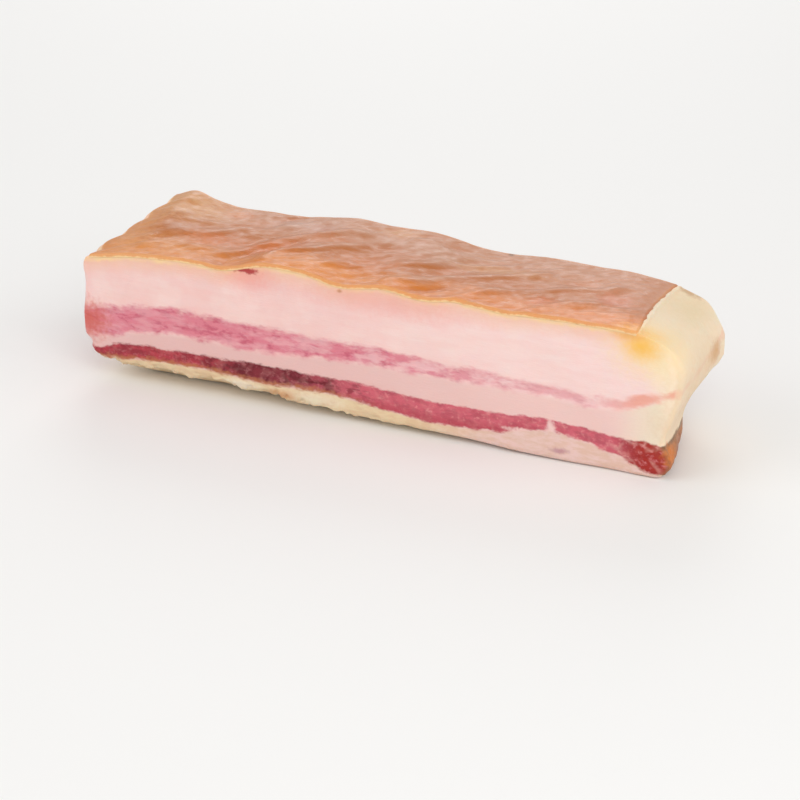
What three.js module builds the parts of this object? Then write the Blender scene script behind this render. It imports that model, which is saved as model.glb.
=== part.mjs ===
// Slab of cured pork belly, in millimetres, +Z up.
//
// One solid piece of meat lies on its bone side. The rind is on top, a thick cap of fat is under it,
// and two streaks of lean run through the whole slab with fat between and below them. The front (-Y)
// and the back (+Y) are knife cuts, so they show the streaks; +X is the end with the bare fat shoulder.
// The origin is the middle of the underside.

import * as THREE from 'three';

// ---- driving dimensions ------------------------------------------------------------------------

const DEPTH = 54;               // front cut to back cut
const HALF_LENGTH = 108;        // mean end of the slab, from the middle
const THICKNESS = 51;           // underside to rind, where the ends' profiles are drawn
const END_REACH = 46;           // how far in from an end its profile still bends the slab
const DRIFT = 7;                // how far the streaks wander along the slab from front to back

// Corner radii: crisp where the knife went, softer behind and round the fat shoulder.
const CUT_RADIUS = 1.7;
const BACK_RADIUS = 4.5;
const SHOULDER_RADIUS = 5;

// Relief of the surface.
const WRINKLE_HEIGHT = 0.9;     // folds of the rind
const WRINKLE_PITCH = 13;       // from crest to crest, across the folds
const WRINKLE_LEAN = 0.5;       // angle between the folds and the slab's length, radians
const LEAN_SINK = 0.55;         // the lean has dried back behind the cut face
const CUT_WAVE = 0.5;           // unevenness of the knife's cut
const FRAY = 1.1;               // ragged lower edge of the front, where the last fat is torn
const LIFT_DEPTH = 15;          // how far back the lifted front edge comes down on the table
const STRIP_LOSS = 1.3;         // thickness of the rind, missing past its right edge
const SCALLOP_DEPTH = 2.4;      // bays in the rind's left edge
const SCALLOP_PITCH = 27;       // from one bay to the next
const SCALLOP_START = 12;       // first point between two bays, from the front cut

// Stations along the slab, and the height of each layer's border on the front cut at them.
const STATIONS = [-108, -85, -60, -30, 0, 30, 60, 85, 106];
const BORDERS = {
  underside: [6.6, 6.5, 6.7, 4.4, 2.4, 2.0, 0.6, 0.2, 0.0],
  lowerLeanBottom: [7.6, 10.0, 9.6, 7.8, 6.6, 4.9, 9.0, 5.6, 1.0],
  lowerLeanTop: [11.3, 14.7, 15.5, 15.4, 14.9, 13.3, 14.4, 12.3, 11.4],
  upperLeanBottom: [16.4, 20.0, 21.2, 20.5, 22.8, 23.1, 22.9, 21.9, 28.6],
  upperLeanTop: [26.2, 30.0, 30.0, 29.5, 29.0, 27.2, 26.6, 25.4, 31.0],
  rind: [46.5, 49.6, 50.0, 53.0, 51.0, 51.8, 51.2, 51.0, 50.6],
};

// How much higher the rind lies at the back cut than at the front, at the same stations.
const BACK_RISE = [3.0, 4.2, 0.6, 2.0, 1.8, -1.6, -0.8, -1.6, -3.4];

// Profiles of the two ends: how far each reaches at a height, on the front and on the back cut.
const LEFT_HEIGHTS = [0, 5, 8, 12, 15, 18, 28, 36, 42, 47, 51];
const LEFT_FRONT = [-90, -98, -104, -107.6, -107.8, -110.2, -110.5, -109.6, -108.6, -106, -102.5];
const LEFT_BACK = [-97, -101, -104, -106, -107, -109, -110, -109.4, -108, -105, -100];
const RIGHT_HEIGHTS = [0, 2, 5, 9, 12, 16, 22, 28, 34, 39, 43, 46.5, 49, 51];
const RIGHT_FRONT = [103.5, 106, 107.8, 106.8, 105.4, 105.4, 106.8, 108.2, 109.6, 110.2, 109, 106.6, 102.6, 95];
const RIGHT_BACK = [95, 96.4, 98.2, 99, 100.2, 102.6, 106.4, 108.6, 109.4, 108.6, 106, 102.4, 98, 92.5];

// Mesh rows in each layer, from the underside to the rind, and divisions along and across the slab.
const LAYER_ROWS = [2, 3, 3, 3, 6];
const LENGTH_STEPS = 56;
const DEPTH_STEPS = 18;

// Colours of the surfaces.
const COLOURS = {
  rind: new THREE.Color(0xd29a6c),
  fat: new THREE.Color(0xf2d3cb),
  upperLean: new THREE.Color(0xdc8696),
  lowerLean: new THREE.Color(0xa3505a),
  shoulder: new THREE.Color(0xf0dcb4),
};

// ---- small helpers -----------------------------------------------------------------------------

const { lerp, clamp, smoothstep } = THREE.MathUtils;

/** Smooth curve through values given at rising stations (cubic Hermite, level past the ends). */
function curveThrough(stations, values, at) {
  const last = stations.length - 1;
  const place = clamp(at, stations[0], stations[last]);
  let i = 0;
  while (i < last - 1 && place > stations[i + 1]) i += 1;
  const slope = (k) => {
    const a = Math.max(k - 1, 0);
    const b = Math.min(k + 1, last);
    return (values[b] - values[a]) / (stations[b] - stations[a]);
  };
  const span = stations[i + 1] - stations[i];
  const t = (place - stations[i]) / span;
  const rise = t * t * (3 - 2 * t);
  return lerp(values[i], values[i + 1], rise)
    + span * t * (1 - t) * ((1 - t) * slope(i) - t * slope(i + 1));
}

/** Grid lines from 0 to 1 that crowd towards both ends, where the corners are rounded. */
function crowdEnds(t) {
  return lerp(t, smoothstep(t, 0, 1), 0.55);
}

/** Slow uneven wave between -1 and 1, from three sines whose lengths never fall in step. */
function ripple(s, length, phase) {
  const turn = (2 * Math.PI * s) / length;
  return 0.5 * Math.sin(turn + phase)
    + 0.3 * Math.sin(2.3 * turn + 1.7 * phase)
    + 0.2 * Math.sin(4.1 * turn + 2.9 * phase);
}

// ---- form of the slab --------------------------------------------------------------------------

/** Folds of the rind: long low ridges, a little askew to the slab, which come and go. */
function rindFold(x, y) {
  const along = x * Math.cos(WRINKLE_LEAN) + y * Math.sin(WRINKLE_LEAN);
  const across = y * Math.cos(WRINKLE_LEAN) - x * Math.sin(WRINKLE_LEAN);
  const bend = 3.2 * ripple(along, 74, 0.8);
  const ridge = Math.sin((2 * Math.PI * (across + bend)) / WRINKLE_PITCH);
  const fade = 0.6 + 0.4 * ripple(along + 0.7 * across, 58, 2.1);
  return WRINKLE_HEIGHT * ridge * fade;
}

/** Height of a layer's border at a place on the slab. */
function borderHeight(name, x, y) {
  const back = y / DEPTH;
  if (name === 'underside') {
    const torn = FRAY * ripple(x, 21, 0.4) * smoothstep(-x, -20, 30);
    const lift = Math.max(curveThrough(STATIONS, BORDERS.underside, x) + torn, 0);
    return lift * (1 - smoothstep(y, 0, LIFT_DEPTH));
  }
  if (name === 'rind') {
    const front = curveThrough(STATIONS, BORDERS.rind, x);
    const rise = curveThrough(STATIONS, BACK_RISE, x) * smoothstep(back, 0, 1);
    return front + rise + rindFold(x, y) * smoothstep(back, -0.15, 0.2);
  }
  const height = curveThrough(STATIONS, BORDERS[name], x + DRIFT * Math.sin(2.2 * back));
  return height - 2.2 * back * smoothstep(x, 60, 106);
}

/** Reach of an end at a height: its profile on the front cut runs over to the one on the back. */
function endReach(heights, front, back, y, z) {
  return lerp(
    curveThrough(heights, front, z),
    curveThrough(heights, back, z),
    smoothstep(y / DEPTH, -0.1, 1),
  );
}

/** Place along the slab, bent near each end to that end's profile. */
function bendToEnds(x, y, z) {
  const tip = 0.5 + 0.5 * Math.cos((2 * Math.PI * (y - SCALLOP_START)) / SCALLOP_PITCH);
  const scallop = SCALLOP_DEPTH * tip * smoothstep(z, 38, 48);
  const left = endReach(LEFT_HEIGHTS, LEFT_FRONT, LEFT_BACK, y, z) + HALF_LENGTH - scallop;
  const right = endReach(RIGHT_HEIGHTS, RIGHT_FRONT, RIGHT_BACK, y, z) - HALF_LENGTH;
  const nearLeft = 1 - smoothstep(x + HALF_LENGTH, 0, END_REACH);
  const nearRight = 1 - smoothstep(HALF_LENGTH - x, 0, END_REACH);
  return x + left * nearLeft + right * nearRight;
}

/** Height of a mesh row: the rows are shared out layer by layer, so they follow the streaks. */
function rowHeight(row, x, y) {
  const borders = Object.keys(BORDERS);
  let layer = 0;
  let rest = row;
  while (rest > LAYER_ROWS[layer] && layer < LAYER_ROWS.length - 1) {
    rest -= LAYER_ROWS[layer];
    layer += 1;
  }
  const low = borderHeight(borders[layer], x, y);
  const high = borderHeight(borders[layer + 1], x, y);
  return lerp(low, Math.max(high, low), rest / LAYER_ROWS[layer]);
}

/** How far a row lies inside a streak of lean: 1 in the middle of its rows, 0 in fat. */
function leanness(row) {
  const lowerMiddle = LAYER_ROWS[0] + LAYER_ROWS[1] / 2;
  const upperMiddle = LAYER_ROWS[0] + LAYER_ROWS[1] + LAYER_ROWS[2] + LAYER_ROWS[3] / 2;
  const nearest = Math.min(Math.abs(row - lowerMiddle), Math.abs(row - upperMiddle));
  return 1 - smoothstep(nearest, 0.5, 1.6);
}

/** Radius of the nearest corner. */
function cornerRadius(x, y, z) {
  const shoulder = smoothstep(x, 84, 104) * smoothstep(z, 20, 36) * (1 - smoothstep(z, 46, 50));
  const plain = lerp(CUT_RADIUS, BACK_RADIUS, smoothstep(y, DEPTH / 2, DEPTH));
  return lerp(plain, SHOULDER_RADIUS, shoulder);
}

/** Place in the slab for fractions u along, v across and a mesh row up. */
function slabPoint(u, v, row) {
  const rows = LAYER_ROWS.reduce((sum, n) => sum + n, 0);
  const nominal = lerp(-HALF_LENGTH, HALF_LENGTH, u);
  const y = DEPTH * v;
  const guess = bendToEnds(nominal, y, (THICKNESS * row) / rows);
  const z = rowHeight(row, guess, y);
  const top = borderHeight('rind', guess, y);
  const x = bendToEnds(nominal, y, (THICKNESS * z) / top);

  // Round the corners: the offset from the inner box is shortened to the radius.
  const radius = cornerRadius(x, y, z);
  const floor = borderHeight('underside', x, y);
  const left = (HALF_LENGTH + nominal) - (HALF_LENGTH - nominal) < 0;
  const toEnd = left ? HALF_LENGTH + nominal : HALF_LENGTH - nominal;
  const toCut = v < 0.5 ? y : DEPTH - y;
  const low = z - floor < top - z;
  const toSkin = low ? z - floor : top - z;
  const offset = new THREE.Vector3(
    (left ? -1 : 1) * Math.max(radius - toEnd, 0),
    (v < 0.5 ? -1 : 1) * Math.max(radius - toCut, 0),
    (low ? -1 : 1) * Math.max(radius - toSkin, 0),
  );
  const reach = offset.length();
  if (reach > radius) offset.multiplyScalar(radius / reach - 1);
  else offset.set(0, 0, 0);
  const point = new THREE.Vector3(x, y, z).add(offset);

  // The knife's wave and the dried-back lean show on the cuts; the rind's edge steps down to the fat.
  const inward = 1 - 2 * v;
  point.y += inward * (LEAN_SINK * leanness(row) * smoothstep(HALF_LENGTH - Math.abs(nominal), 0, 12));
  point.y += CUT_WAVE * ripple(x + 0.8 * z, 96, 1.1 + 2 * v);
  const pastRind = smoothstep(u, 1 - 0.6 / LENGTH_STEPS, 1) * smoothstep(row, rows - 1.5, rows);
  point.z -= STRIP_LOSS * pastRind;
  return point;
}

/** Colour of the surface at a mesh row, on the rind or on a cut or an end. */
function surfaceColour(onRind, u, row) {
  if (onRind) return COLOURS.rind;
  const lowerTop = LAYER_ROWS[0] + LAYER_ROWS[1];
  const upperTop = lowerTop + LAYER_ROWS[2] + LAYER_ROWS[3];
  if (row >= LAYER_ROWS[0] && row <= lowerTop) return COLOURS.lowerLean;
  if (row >= lowerTop + LAYER_ROWS[2] && row <= upperTop) return COLOURS.upperLean;
  return COLOURS.fat.clone().lerp(COLOURS.shoulder, smoothstep(u, 0.85, 1));
}

/** The slab: a divided box whose every vertex is carried to its place in the meat. */
function makeSlab() {
  const rows = LAYER_ROWS.reduce((sum, n) => sum + n, 0);
  const geometry = new THREE.BoxGeometry(1, 1, 1, LENGTH_STEPS, DEPTH_STEPS, rows);
  const position = geometry.attributes.position;
  const normal = geometry.attributes.normal;
  const colours = new Float32Array(position.count * 3);
  for (let i = 0; i < position.count; i += 1) {
    const u = crowdEnds(clamp(position.getX(i) + 0.5, 0, 1));
    const v = crowdEnds(clamp(position.getY(i) + 0.5, 0, 1));
    const row = clamp(Math.round((position.getZ(i) + 0.5) * rows), 0, rows);
    const point = slabPoint(u, v, row);
    position.setXYZ(i, point.x, point.y, point.z);
    surfaceColour(normal.getZ(i) > 0.5, u, row).toArray(colours, 3 * i);
  }
  geometry.setAttribute('color', new THREE.BufferAttribute(colours, 3));
  return geometry;
}

/** Puts the origin in the middle of the underside, which is levelled where the slab rests. */
function standOnOrigin(geometry) {
  geometry.computeBoundingBox();
  const middle = geometry.boundingBox.getCenter(new THREE.Vector3());
  geometry.translate(-middle.x, -middle.y, -geometry.boundingBox.min.z);
  geometry.computeVertexNormals();
  geometry.computeBoundingBox();
  return geometry;
}

// ---- the part ----------------------------------------------------------------------------------

const slab = new THREE.Mesh(
  standOnOrigin(makeSlab()),
  new THREE.MeshStandardMaterial({ vertexColors: true, roughness: 0.5, metalness: 0 }),
);
slab.name = 'pork_belly';

const group = new THREE.Group();
group.add(slab);

export default group;
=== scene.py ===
"""Looks of a slab of cured pork belly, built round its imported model.

The slab lies on its fat underside. Two meshes stand for the one solid: the meat, with its cap of
fat and its two streaks of lean, and the rind that covers the top up to the bare fat shoulder at
the +X end. The form is worked out in millimetres from the front cut (y = 0) and the table
(z = 0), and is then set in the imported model's own frame, in metres.
"""

import logging
import math
from dataclasses import dataclass, field
from enum import Enum

import bpy
import numpy as np
from mathutils import Euler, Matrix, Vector


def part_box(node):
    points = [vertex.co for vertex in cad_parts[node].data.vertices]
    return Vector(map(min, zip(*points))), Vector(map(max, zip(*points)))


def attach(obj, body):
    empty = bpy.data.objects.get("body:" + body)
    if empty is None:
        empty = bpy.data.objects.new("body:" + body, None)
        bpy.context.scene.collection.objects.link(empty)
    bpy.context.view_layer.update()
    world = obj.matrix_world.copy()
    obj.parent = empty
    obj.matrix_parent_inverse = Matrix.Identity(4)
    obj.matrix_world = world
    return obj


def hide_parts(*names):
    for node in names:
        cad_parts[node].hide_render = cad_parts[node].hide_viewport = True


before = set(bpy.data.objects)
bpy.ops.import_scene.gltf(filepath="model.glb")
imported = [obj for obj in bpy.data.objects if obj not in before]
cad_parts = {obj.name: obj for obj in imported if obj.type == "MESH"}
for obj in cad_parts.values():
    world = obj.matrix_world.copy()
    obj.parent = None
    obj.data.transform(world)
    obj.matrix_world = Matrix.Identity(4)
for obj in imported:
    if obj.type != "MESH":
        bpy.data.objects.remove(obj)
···
• [PROBLEM STATEMENT] Return the exact lines from the line with "const slab = new" to the line with "its imported model.", inclusive of both, with nothing added.

• [RESULT]
const slab = new THREE.Mesh(
  standOnOrigin(makeSlab()),
  new THREE.MeshStandardMaterial({ vertexColors: true, roughness: 0.5, metalness: 0 }),
);
slab.name = 'pork_belly';

const group = new THREE.Group();
group.add(slab);

export default group;
=== scene.py ===
"""Looks of a slab of cured pork belly, built round its imported model.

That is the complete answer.